Mind to Market

Friday, June 18, 2010

RHIOs Back in Business

Sometime back I blogged about the problems facing Regional Health Information Organizations (RHIO) in this country; that they were having trouble getting buy in from providers and lacked a compelling value proposition. The American Health Information Community (AHIC), an advisory group to the federal government, went so far as to recommend that providers using health IT systems receive higher reimbursement rates for treating Medicare patients.

In the intervening years a new administration has come in and brought with it the ARRA and stimulus funding to carry out just what the AHIC recommended; incentivize the use of health IT systems through the Centers for Medicare and Medicaid Services (CMS). RHIOs, or as they are sometimes known; Health Information Exchanges (HIE), are back in business and this time it may be to stay.

The CMS has developed guidelines for what healthcare providers must accomplish in order to receive these payments phased in over three stages in the next five years.
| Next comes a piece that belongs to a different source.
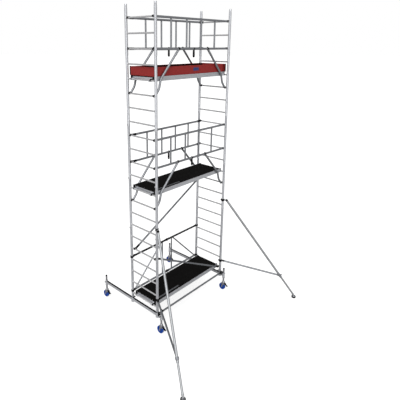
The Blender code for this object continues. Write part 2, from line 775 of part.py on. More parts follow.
def knuckles(sign, solids, cuts):
    """Centre hinge: the left half is slotted down to the pin that the right half's eye turns on."""
    slot = GATE_RADIUS * 0.36
    tall = GATE_RADIUS * 1.4
    wide = KNUCKLE_RADIUS * 1.25
    for z in (GATE_TOP_Z, GATE_LOW_Z):
        eye = slot - FACE_GAP if sign > 0 else tall
        solids.append(bar((0, REAR_Y, z - eye), (0, REAR_Y, z + eye), KNUCKLE_RADIUS, UPRIGHT_SIDES))
        if sign < 0:
            cuts.append(ring((0, REAR_Y, z), KNUCKLE_PIN, wide, slot))
            continue
        bore = clear_of(KNUCKLE_PIN, UPRIGHT_SIDES)
        cuts.append(bar((0, REAR_Y, z - tall), (0, REAR_Y, z + tall), bore, UPRIGHT_SIDES))
        for low, high in ((-2 * tall, -eye), (eye, 2 * tall)):
            cuts.append(block((-wide, REAR_Y - 2 * wide, z + low), (wide, REAR_Y + 2 * wide, z + high)))


def build_gate():
    """Both halves of the gate that joins the base frames at the rear."""
    for side, sign in SIDES:
        gate_half(side, sign)


# ---------------------------------------------------------------- stabilisers
class Stay:
    """Places along one stabiliser, in the upright plane that it leans out in."""

    def __init__(self, sign):
        """Work out the directions and end points; sign is -1 for left, +1 for right."""
        self.x = sign * HALF_LENGTH
        self.out = Vector((sign * math.sin(STAY_ANGLE), -math.cos(STAY_ANGLE), 0))
        self.across = self.out.cross(Vector((0, 0, 1)))
        self.top = self.at(*STAY_TOP)
        self.pivot = self.at(*STAY_FOOT)
        self.slope = (self.pivot - self.top).normalized()

    def at(self, distance, height):
        """Point at a distance out from the upright's centre, at a height."""
        return Vector((self.x, FRONT_Y, height)) + self.out * distance

    def down(self, length):
        """Point on the tube's axis, measured down from its top."""
        return self.top + self.slope * length


def stay_tube(side, stay):
    """Upper clamp and the long outer tube, open at its lower end."""
    upper = stay.at(0, STAY_TOP[1])
    clamp = ring(upper, CLAMP_BORE, CLAMP_BORE + CLAMP_WALL, CLAMP_HALF)
    arm = bar(stay.at(CLAMP_BORE + CLAMP_WALL / 2, STAY_TOP[1]), stay.top, STRUT_RADIUS)
    tube = bar(stay.down(-0.012), stay.down(STAY_TUBE_LENGTH), STAY_RADIUS, STAY_SIDES)
    bore = bar(stay.down(0.03), stay.down(STAY_TUBE_LENGTH + 0.01), STAY_BORE, STAY_SIDES)
    part(f"{side}_stabiliser_tube", "aluminium", [clamp, arm, tube], [bore], origin=(stay.x, FRONT_Y, 0))


def stay_strut(side, stay):
    """Lower clamp and the strut that ties the tube's lower end to the upright."""
    lower = stay.at(0, STRUT_CLAMP_Z)
    clamp = ring(lower, CLAMP_BORE, CLAMP_BORE + CLAMP_WALL, CLAMP_HALF)
    joint = stay.down(STAY_TUBE_LENGTH - STRUT_END)
    half = stay.slope * CLAMP_HALF
    bore = clear_of(STAY_RADIUS, STAY_SIDES)
    hoop = bar(joint - half, joint + half, bore + CLAMP_WALL, STAY_SIDES)
    hole = bar(joint - 2 * half, joint + 2 * half, bore, STAY_SIDES)
    strut = bar(stay.at(CLAMP_BORE + CLAMP_WALL / 2, STRUT_CLAMP_Z), joint, STRUT_RADIUS)
    part(f"{side}_stabiliser_strut", "aluminium", [clamp, hoop, strut], [hole], origin=(stay.x, FRONT_Y, 0))


def stay_extension(side, stay):
    """Inner tube that slides in the outer one, with an eye for the foot."""
    inside = stay.down(STAY_TUBE_LENGTH - EXTENSION_OVERLAP)
    end = stay.pivot - stay.slope * 0.030
    tube = bar(inside, end, EXTENSION_RADIUS, STAY_SIDES)
    ends = (inside - stay.slope * 0.01, end - stay.slope * 0.02)
    bore = bar(*ends, EXTENSION_RADIUS - EXTENSION_WALL, STAY_SIDES)
    side_step = stay.across * EYE_HALF
    eye = bar(stay.pivot - side_step, stay.pivot + side_step, EYE_RADIUS, STAY_SIDES)
    neck = bar(end - stay.slope * 0.01, stay.pivot - stay.slope * 0.006, EYE_HALF * 0.99, RAIL_SIDES)
    eye_bore = clear_of(FOOT_PIN_RADIUS, RAIL_SIDES)
    hole = bar(stay.pivot - 2 * side_step, stay.pivot + 2 * side_step, eye_bore)
    part(f"{side}_stabiliser_extension", "aluminium", [tube, eye, neck], [bore, hole], origin=stay.pivot)


def stay_foot(side, stay):
    """Rubber pad with two ears and the pin that it tilts on."""
    pad = bar((stay.pivot.x, stay.pivot.y, 0), (stay.pivot.x, stay.pivot.y, PAD_THICK), PAD_RADIUS, 16)
    solids = [pad]
    near = EYE_HALF + 0.001
    far = near + EAR_THICK
    for sign in (-1, 1):
        low = stay.pivot + stay.across * (sign * near)
        high = stay.pivot + stay.across * (sign * far)
        solids.append(bar(low, high, EYE_RADIUS, STAY_SIDES))
        centre = (low + high) / 2
        solids.append(bar((centre.x, centre.y, PAD_THICK / 2), centre, EAR_THICK / 2, 4))
    step = stay.across * (near + EAR_THICK / 2)
    solids.append(bar(stay.pivot - step, stay.pivot + step, FOOT_PIN_RADIUS))
    part(f"{side}_stabiliser_foot", "rubber", solids, origin=stay.pivot)


def build_stabilisers():
    """Two stabilisers, splayed out from the front uprights."""
    for side, sign in SIDES:
        stay = Stay(sign)
        stay_tube(side, stay)
        stay_strut(side, stay)
        stay_extension(side, stay)
        stay_foot(side, stay)


def main():
    """Build the whole tower."""
    clear_scene()
    build_frames()
    build_base()
    build_platforms()
    build_toe_boards()
    build_guardrails()
    build_braces()
    build_gate()
    build_stabilisers()


main()
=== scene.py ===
"""Mobile tower scaffold: the looks of every piece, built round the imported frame.

Two ladder ends of stacked sections stand on wheeled traverses. Three hatch platforms, guardrails, toe boards,
braces and a folding gate join them, and two telescopic stabilisers splay out from the front uprights. Each
sub-assembly is a class whose fields are its sizes and whose methods build and dress its pieces.
"""

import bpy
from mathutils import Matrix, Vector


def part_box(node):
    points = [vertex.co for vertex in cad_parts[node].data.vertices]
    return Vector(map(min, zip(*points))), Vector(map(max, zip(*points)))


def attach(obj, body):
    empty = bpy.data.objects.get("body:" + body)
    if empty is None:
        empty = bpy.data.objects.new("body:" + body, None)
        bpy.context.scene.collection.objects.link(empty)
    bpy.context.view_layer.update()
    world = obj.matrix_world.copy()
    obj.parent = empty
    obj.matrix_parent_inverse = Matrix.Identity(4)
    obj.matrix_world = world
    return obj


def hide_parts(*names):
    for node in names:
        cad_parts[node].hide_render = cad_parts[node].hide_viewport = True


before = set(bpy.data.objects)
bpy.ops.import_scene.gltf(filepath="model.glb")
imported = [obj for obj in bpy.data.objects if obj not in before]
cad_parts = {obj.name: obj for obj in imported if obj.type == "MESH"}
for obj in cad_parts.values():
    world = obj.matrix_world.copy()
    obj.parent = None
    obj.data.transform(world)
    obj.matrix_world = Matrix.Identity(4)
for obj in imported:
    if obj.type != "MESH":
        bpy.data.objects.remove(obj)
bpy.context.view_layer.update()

import logging
import math
from dataclasses import dataclass
from enum import Enum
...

An ambitious plan, its implementation will be major step in advancing the country’s healthcare system.

But what will we do with all this health information moving around? The advent of HIEs will bring what may be considered an enormous step forward in public health. No longer will epidemics and outbreaks be reported via phone, fax and telegraph to a central government facility, but health information will be transferred.

Before you start getting anxious about the government prying into your private life, this is syndromic surveillance, i.e. the analysis of medical data to detect or anticipate disease outbreaks. The data will be deidentified so as to preserve the privacy of individual patients. Currently the Centers for Disease Control and Prevention (CDC) performs such surveillance using a variety of different measures including school absenteeism. Google has even developed a tool based on search engine queries which lead the CDC’s results by 1-2 weeks.

As one of the guidelines the CMS has given hospitals, they have listed an objective for the hospitals to submit electronic syndromic surveillance data to public health agencies. This means that by as early as 2011, hospitals may be automatically sending their surveillance information to public health agencies. This has the potential to significantly improve the speed and effectiveness of detecting the outbreak of diseases, such as an H1N1 epidemic, or other public health emergencies.